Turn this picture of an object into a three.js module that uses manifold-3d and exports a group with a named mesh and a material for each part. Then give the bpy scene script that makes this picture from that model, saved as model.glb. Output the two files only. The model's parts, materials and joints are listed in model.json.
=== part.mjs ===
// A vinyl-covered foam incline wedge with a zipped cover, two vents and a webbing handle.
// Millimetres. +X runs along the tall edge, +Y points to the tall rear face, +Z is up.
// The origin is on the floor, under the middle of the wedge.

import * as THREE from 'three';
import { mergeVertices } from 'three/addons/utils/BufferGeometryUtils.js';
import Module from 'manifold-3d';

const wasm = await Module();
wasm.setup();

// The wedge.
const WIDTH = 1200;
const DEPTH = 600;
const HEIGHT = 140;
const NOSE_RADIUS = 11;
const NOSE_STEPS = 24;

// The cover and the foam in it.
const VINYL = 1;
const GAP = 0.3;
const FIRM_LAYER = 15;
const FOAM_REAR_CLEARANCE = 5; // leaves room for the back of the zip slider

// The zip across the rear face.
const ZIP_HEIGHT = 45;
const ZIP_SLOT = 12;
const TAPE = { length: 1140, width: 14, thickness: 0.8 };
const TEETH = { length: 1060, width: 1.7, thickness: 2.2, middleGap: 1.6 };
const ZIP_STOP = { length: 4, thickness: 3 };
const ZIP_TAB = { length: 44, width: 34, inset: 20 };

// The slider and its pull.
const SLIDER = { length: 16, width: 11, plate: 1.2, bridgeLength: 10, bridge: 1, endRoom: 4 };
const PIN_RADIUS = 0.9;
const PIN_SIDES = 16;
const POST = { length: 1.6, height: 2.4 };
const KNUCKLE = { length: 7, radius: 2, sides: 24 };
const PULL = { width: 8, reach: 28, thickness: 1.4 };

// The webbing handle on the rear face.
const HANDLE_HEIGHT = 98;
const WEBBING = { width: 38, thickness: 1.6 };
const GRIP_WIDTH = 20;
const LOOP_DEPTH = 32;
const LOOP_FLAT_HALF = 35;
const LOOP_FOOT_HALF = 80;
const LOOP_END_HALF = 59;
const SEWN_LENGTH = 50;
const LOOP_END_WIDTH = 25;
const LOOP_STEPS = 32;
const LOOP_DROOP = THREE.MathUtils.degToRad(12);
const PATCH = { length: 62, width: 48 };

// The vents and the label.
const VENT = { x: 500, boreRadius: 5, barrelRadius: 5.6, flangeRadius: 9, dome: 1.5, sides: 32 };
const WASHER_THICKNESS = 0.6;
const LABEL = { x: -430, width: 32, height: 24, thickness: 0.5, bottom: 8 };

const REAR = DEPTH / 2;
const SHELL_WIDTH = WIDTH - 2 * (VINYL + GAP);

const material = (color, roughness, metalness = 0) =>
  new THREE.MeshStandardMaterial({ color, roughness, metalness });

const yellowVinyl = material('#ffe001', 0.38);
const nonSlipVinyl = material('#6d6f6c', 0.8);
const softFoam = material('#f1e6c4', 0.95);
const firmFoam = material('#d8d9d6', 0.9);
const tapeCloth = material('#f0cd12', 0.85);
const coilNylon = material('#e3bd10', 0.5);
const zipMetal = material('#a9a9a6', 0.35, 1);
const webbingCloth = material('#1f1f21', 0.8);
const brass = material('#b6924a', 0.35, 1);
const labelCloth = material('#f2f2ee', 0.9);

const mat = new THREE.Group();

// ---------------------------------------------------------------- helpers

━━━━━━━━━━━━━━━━

#### [WORK TO BE COMPLETED]
Copy out the whole listing exactly.

#### [TASK OUTPUT]
Turn this picture of an object into a three.js module that uses manifold-3d and exports a group with a named mesh and a material for each part. Then give the bpy scene script that makes this picture from that model, saved as model.glb. Output the two files only. The model's parts, materials and joints are listed in model.json.
=== part.mjs ===
// A vinyl-covered foam incline wedge with a zipped cover, two vents and a webbing handle.
// Millimetres. +X runs along the tall edge, +Y points to the tall rear face, +Z is up.
// The origin is on the floor, under the middle of the wedge.

import * as THREE from 'three';
import { mergeVertices } from 'three/addons/utils/BufferGeometryUtils.js';
import Module from 'manifold-3d';

const wasm = await Module();
wasm.setup();

// The wedge.
const WIDTH = 1200;
const DEPTH = 600;
const HEIGHT = 140;
const NOSE_RADIUS = 11;
const NOSE_STEPS = 24;

// The cover and the foam in it.
const VINYL = 1;
const GAP = 0.3;
const FIRM_LAYER = 15;
const FOAM_REAR_CLEARANCE = 5; // leaves room for the back of the zip slider

// The zip across the rear face.
const ZIP_HEIGHT = 45;
const ZIP_SLOT = 12;
const TAPE = { length: 1140, width: 14, thickness: 0.8 };
const TEETH = { length: 1060, width: 1.7, thickness: 2.2, middleGap: 1.6 };
const ZIP_STOP = { length: 4, thickness: 3 };
const ZIP_TAB = { length: 44, width: 34, inset: 20 };

// The slider and its pull.
const SLIDER = { length: 16, width: 11, plate: 1.2, bridgeLength: 10, bridge: 1, endRoom: 4 };
const PIN_RADIUS = 0.9;
const PIN_SIDES = 16;
const POST = { length: 1.6, height: 2.4 };
const KNUCKLE = { length: 7, radius: 2, sides: 24 };
const PULL = { width: 8, reach: 28, thickness: 1.4 };

// The webbing handle on the rear face.
const HANDLE_HEIGHT = 98;
const WEBBING = { width: 38, thickness: 1.6 };
const GRIP_WIDTH = 20;
const LOOP_DEPTH = 32;
const LOOP_FLAT_HALF = 35;
const LOOP_FOOT_HALF = 80;
const LOOP_END_HALF = 59;
const SEWN_LENGTH = 50;
const LOOP_END_WIDTH = 25;
const LOOP_STEPS = 32;
const LOOP_DROOP = THREE.MathUtils.degToRad(12);
const PATCH = { length: 62, width: 48 };

// The vents and the label.
const VENT = { x: 500, boreRadius: 5, barrelRadius: 5.6, flangeRadius: 9, dome: 1.5, sides: 32 };
const WASHER_THICKNESS = 0.6;
const LABEL = { x: -430, width: 32, height: 24, thickness: 0.5, bottom: 8 };

const REAR = DEPTH / 2;
const SHELL_WIDTH = WIDTH - 2 * (VINYL + GAP);

const material = (color, roughness, metalness = 0) =>
  new THREE.MeshStandardMaterial({ color, roughness, metalness });

const yellowVinyl = material('#ffe001', 0.38);
const nonSlipVinyl = material('#6d6f6c', 0.8);
const softFoam = material('#f1e6c4', 0.95);
const firmFoam = material('#d8d9d6', 0.9);
const tapeCloth = material('#f0cd12', 0.85);
const coilNylon = material('#e3bd10', 0.5);
const zipMetal = material('#a9a9a6', 0.35, 1);
const webbingCloth = material('#1f1f21', 0.8);
const brass = material('#b6924a', 0.35, 1);
const labelCloth = material('#f2f2ee', 0.9);

const mat = new THREE.Group();

// ---------------------------------------------------------------- helpers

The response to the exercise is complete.